_THE PROBLEM_.
Search the material for the string "origin", then return every line where it is found.

• • •

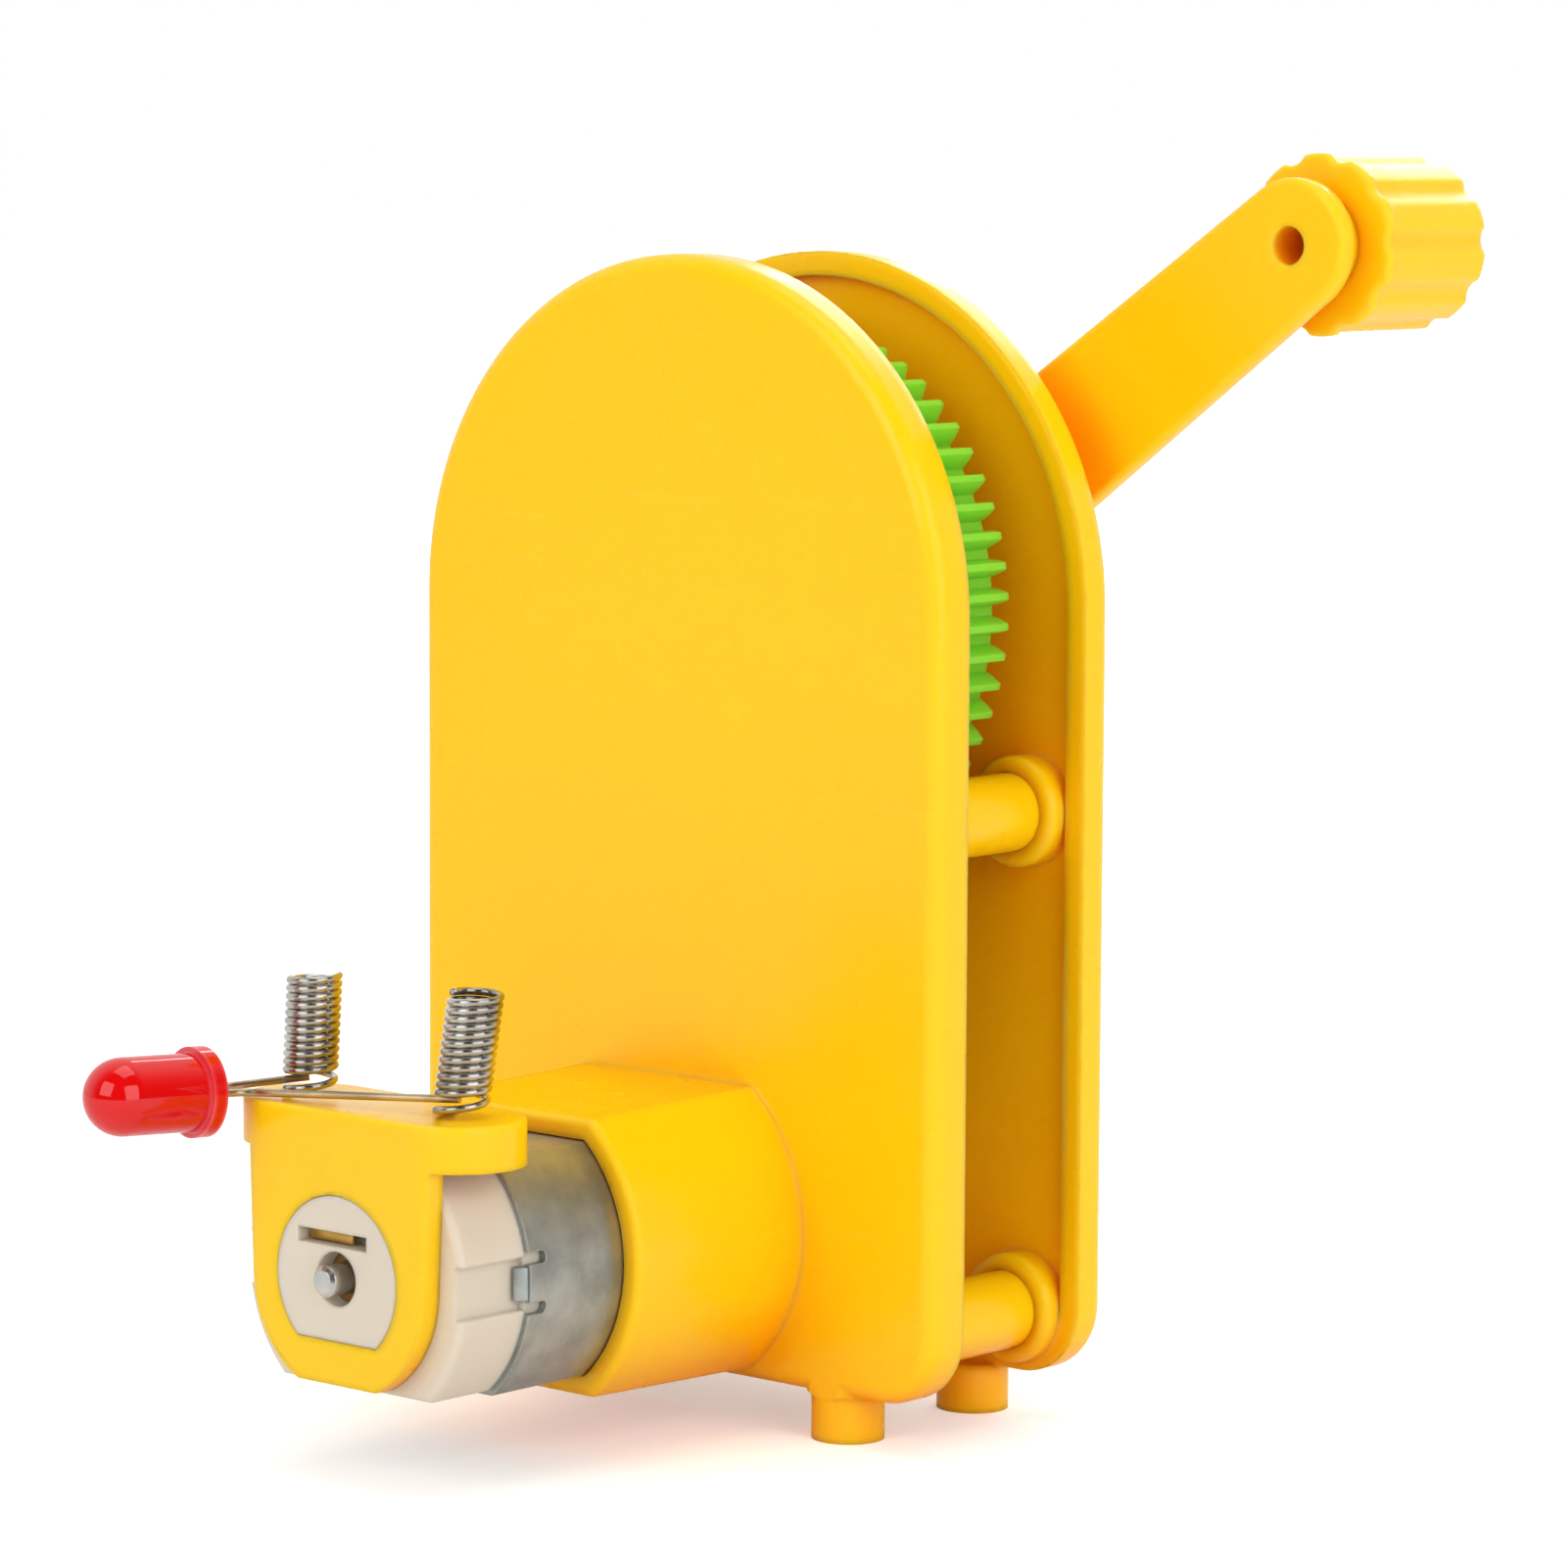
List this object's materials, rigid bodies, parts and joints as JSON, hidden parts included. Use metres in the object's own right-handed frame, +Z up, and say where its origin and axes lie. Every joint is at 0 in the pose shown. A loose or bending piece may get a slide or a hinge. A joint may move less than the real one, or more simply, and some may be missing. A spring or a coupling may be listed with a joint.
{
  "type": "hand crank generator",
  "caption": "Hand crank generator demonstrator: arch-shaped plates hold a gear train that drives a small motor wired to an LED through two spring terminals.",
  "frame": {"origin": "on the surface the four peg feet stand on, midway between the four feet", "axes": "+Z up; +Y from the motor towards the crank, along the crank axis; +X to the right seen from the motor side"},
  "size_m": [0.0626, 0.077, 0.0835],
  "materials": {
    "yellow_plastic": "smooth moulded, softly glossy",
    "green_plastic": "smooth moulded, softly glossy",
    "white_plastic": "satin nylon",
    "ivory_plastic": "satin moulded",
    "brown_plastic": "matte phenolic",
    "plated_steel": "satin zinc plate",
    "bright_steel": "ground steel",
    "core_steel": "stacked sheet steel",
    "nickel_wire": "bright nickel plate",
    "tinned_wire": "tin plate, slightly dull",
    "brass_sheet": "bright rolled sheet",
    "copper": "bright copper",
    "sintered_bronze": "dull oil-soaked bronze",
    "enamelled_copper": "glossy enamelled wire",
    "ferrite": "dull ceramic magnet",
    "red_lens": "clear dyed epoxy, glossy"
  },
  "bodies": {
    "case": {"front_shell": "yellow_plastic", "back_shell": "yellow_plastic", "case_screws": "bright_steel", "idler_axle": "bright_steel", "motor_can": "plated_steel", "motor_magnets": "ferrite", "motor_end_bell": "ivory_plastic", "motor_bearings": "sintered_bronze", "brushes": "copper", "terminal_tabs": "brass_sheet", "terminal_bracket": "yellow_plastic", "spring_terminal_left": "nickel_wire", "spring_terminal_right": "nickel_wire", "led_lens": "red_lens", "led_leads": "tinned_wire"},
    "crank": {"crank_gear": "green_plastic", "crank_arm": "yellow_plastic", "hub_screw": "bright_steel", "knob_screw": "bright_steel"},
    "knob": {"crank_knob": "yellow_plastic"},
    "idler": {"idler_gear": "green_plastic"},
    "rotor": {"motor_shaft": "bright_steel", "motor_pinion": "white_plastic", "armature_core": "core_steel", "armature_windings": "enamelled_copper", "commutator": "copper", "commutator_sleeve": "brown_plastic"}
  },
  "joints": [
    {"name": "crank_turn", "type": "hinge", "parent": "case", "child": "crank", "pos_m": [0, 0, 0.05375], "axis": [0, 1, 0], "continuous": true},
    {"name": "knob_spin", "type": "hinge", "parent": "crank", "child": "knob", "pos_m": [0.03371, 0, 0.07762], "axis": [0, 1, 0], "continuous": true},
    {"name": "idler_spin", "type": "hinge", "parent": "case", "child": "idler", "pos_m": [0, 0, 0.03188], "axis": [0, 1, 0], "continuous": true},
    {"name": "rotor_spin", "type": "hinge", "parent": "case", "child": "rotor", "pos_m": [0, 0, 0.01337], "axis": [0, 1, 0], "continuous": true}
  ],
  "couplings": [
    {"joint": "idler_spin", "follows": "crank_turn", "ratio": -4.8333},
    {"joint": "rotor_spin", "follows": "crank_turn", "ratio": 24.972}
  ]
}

• • •

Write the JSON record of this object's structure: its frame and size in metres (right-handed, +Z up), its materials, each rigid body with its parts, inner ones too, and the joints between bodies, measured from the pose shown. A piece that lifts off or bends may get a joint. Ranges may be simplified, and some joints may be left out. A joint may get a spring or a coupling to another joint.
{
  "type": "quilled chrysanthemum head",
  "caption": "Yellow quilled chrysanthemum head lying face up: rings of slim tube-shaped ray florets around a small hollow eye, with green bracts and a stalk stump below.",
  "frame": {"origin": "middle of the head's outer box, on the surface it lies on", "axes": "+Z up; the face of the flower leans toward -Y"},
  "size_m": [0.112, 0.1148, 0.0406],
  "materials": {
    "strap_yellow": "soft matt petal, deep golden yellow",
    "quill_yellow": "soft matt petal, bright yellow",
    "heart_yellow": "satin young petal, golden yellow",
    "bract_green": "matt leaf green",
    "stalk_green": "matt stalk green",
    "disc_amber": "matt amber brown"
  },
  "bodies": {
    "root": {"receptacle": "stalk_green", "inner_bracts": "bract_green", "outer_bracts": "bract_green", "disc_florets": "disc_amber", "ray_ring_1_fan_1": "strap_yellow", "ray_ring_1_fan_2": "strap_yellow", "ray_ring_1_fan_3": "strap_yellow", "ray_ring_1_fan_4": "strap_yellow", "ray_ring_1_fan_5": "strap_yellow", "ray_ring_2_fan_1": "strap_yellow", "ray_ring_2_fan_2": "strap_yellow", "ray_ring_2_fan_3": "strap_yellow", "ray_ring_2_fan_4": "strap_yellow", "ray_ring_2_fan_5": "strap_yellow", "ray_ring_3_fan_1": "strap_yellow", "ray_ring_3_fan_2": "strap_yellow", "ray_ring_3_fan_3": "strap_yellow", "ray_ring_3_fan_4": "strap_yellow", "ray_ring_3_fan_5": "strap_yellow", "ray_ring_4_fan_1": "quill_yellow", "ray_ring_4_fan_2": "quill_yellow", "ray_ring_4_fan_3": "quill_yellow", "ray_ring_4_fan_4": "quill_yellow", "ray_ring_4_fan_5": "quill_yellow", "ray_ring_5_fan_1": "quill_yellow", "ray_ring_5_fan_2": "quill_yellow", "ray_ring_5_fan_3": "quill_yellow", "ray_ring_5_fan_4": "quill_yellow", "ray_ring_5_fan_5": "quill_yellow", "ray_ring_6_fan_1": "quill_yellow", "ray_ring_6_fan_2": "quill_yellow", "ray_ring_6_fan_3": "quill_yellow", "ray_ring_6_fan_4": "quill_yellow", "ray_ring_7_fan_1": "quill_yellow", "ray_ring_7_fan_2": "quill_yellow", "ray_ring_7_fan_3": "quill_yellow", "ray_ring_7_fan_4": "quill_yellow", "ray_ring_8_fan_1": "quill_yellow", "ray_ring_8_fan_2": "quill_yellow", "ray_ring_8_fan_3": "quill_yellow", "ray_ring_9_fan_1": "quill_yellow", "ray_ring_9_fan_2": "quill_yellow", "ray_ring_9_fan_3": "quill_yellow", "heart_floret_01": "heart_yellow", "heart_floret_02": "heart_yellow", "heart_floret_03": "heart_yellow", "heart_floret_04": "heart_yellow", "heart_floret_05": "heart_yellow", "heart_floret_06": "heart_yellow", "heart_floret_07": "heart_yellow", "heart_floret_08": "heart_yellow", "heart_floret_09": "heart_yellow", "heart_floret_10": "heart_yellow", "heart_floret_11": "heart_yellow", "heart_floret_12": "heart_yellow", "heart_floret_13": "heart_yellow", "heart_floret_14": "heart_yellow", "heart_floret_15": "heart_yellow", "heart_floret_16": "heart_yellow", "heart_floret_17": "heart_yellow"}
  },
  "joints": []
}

• • •

_SOLUTION FOR THIS TASK_.
List this object's materials, rigid bodies, parts and joints as JSON, hidden parts included. Use metres in the object's own right-handed frame, +Z up, and say where its origin and axes lie. Every joint is at 0 in the pose shown. A loose or bending piece may get a slide or a hinge. A joint may move less than the real one, or more simply, and some may be missing. A spring or a coupling may be listed with a joint.
  "frame": {"origin": "on the surface the four peg feet stand on, midway between the four feet", "axes": "+Z up; +Y from the motor towards the crank, along the crank axis; +X to the right seen from the motor side"},
  "frame": {"origin": "middle of the head's outer box, on the surface it lies on", "axes": "+Z up; the face of the flower leans toward -Y"},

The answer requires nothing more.